Caveat: If revisions 4 and 7 only added new files to the source tree, revisions 5 and 8 could be dumped without the `–incremental` option as full revisions (avoiding comparison with revisions 4 and 7, which fail because of the corruption). However, in our example, revisions 4 and 7 modify existing files, so dumping without `–incremental` would cause an error when loading into a new repository because the files already exist in the source tree:
svnadmin: E160020: File already exists: filesystem 'recoveredrepo/db', transaction '4-4', path 'file'
3. Create a New Repository
A new SVN repository is easily created with `svnadmin create`:
jk@gerty ~/svn $ svnadmin create recoveredrepo
4. Restore Valid Revisions from Dumpfile
Importing the dumpfile into the new SVN repository is also easily accomplished with `svnadmin load`:
jk@gerty ~/svn $ cat dumpfile | svnadmin load recoveredrepo <<< Started new transaction, based on original revision 1 ------- Committed revision 1 >>> <<< Started new transaction, based on original revision 2 ------- Committed revision 2 >>> <<< Started new transaction, based on original revision 3 ------- Committed revision 3 >>> <<< Started new transaction, based on original revision 4 ------- Committed revision 4 >>> <<< Started new transaction, based on original revision 6 ------- Committed new rev 5 (loaded from original rev 6) >>> <<< Started new transaction, based on original revision 7 ------- Committed new rev 6 (loaded from original rev 7) >>> <<< Started new transaction, based on original revision 9 ------- Committed new rev 7 (loaded from original rev 9) >>> <<< Started new transaction, based on original revision 10 ------- Committed new rev 8 (loaded from original rev 10) >>>
Note that because of the omitted revisions, the new repository will have revisions numbers that do not necessarily correspond with the old revision numbers.
5. Compare the Recovered Repository
Now that we have recovered what we can from the corrupted SVN repository, it is time to perform a checkout:
jk@gerty ~/svn $ svn co file:///Users/jk/svn/recoveredrepo recoveredwc Checked out revision 8.
We can also compare it with an up-to-date working copy (if one is available):
jk@gerty ~/svn $ diff -r -x .svn recoveredwc/ originalwc/ diff -r -x .svn recoveredwc/somefile originalwc/somefilefile 1c1 < Hello World --- > Nothing
Note that we omit comparison of the `.svn` directories with `-x .svn`.
From the comparison, we can see that some data in the new recovered working copy is different from the original working copy.

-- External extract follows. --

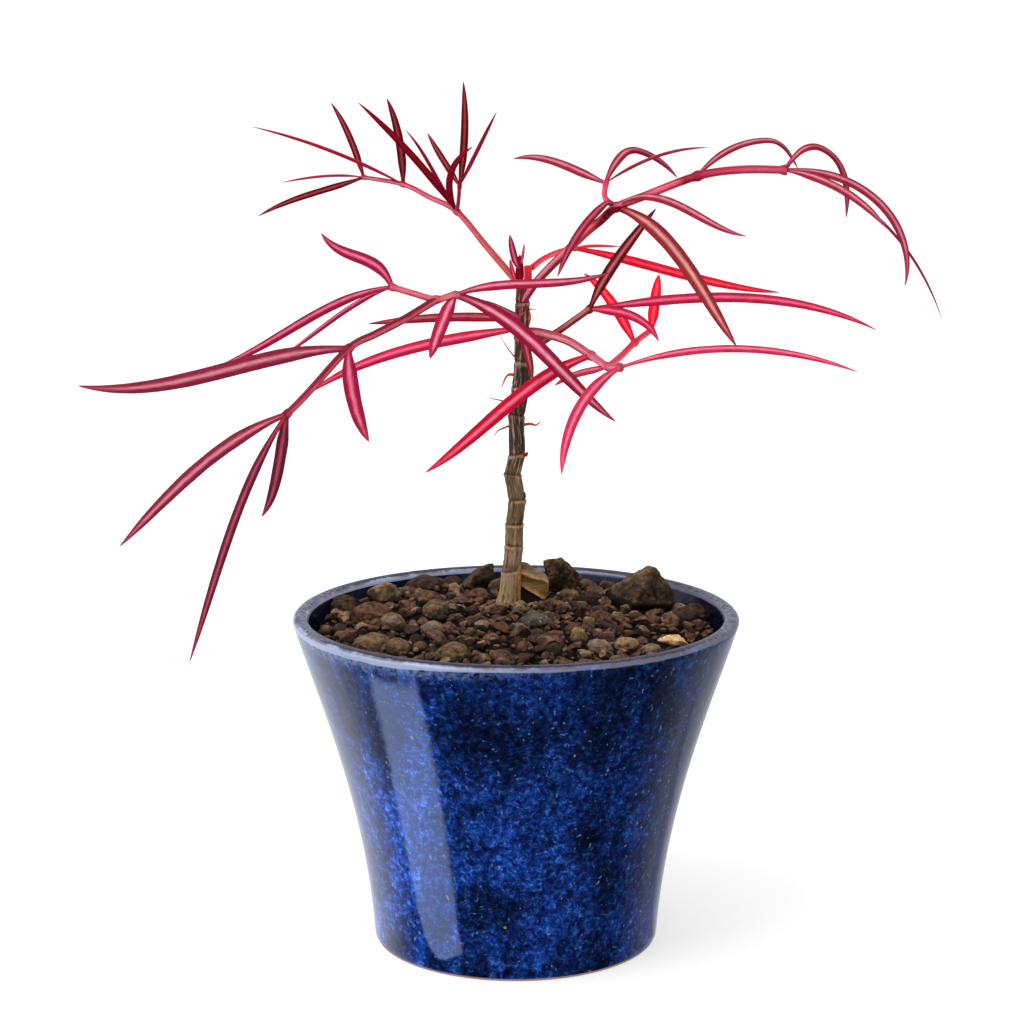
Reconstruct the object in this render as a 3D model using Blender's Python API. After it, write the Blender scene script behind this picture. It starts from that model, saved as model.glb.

If the original working copy was fully up-to-date, this may give us a hint as to what data was lost due to corrupted revisions.
While this solution would not detect data loss in the repository history, it would potentially allow us to detect data loss in the latest version of the files (which are often the most relevant).
Using the diff, we can determine which version of the file is most correct on a case-by-case basis . Any necessary updates can then be committed to the new recovered repository.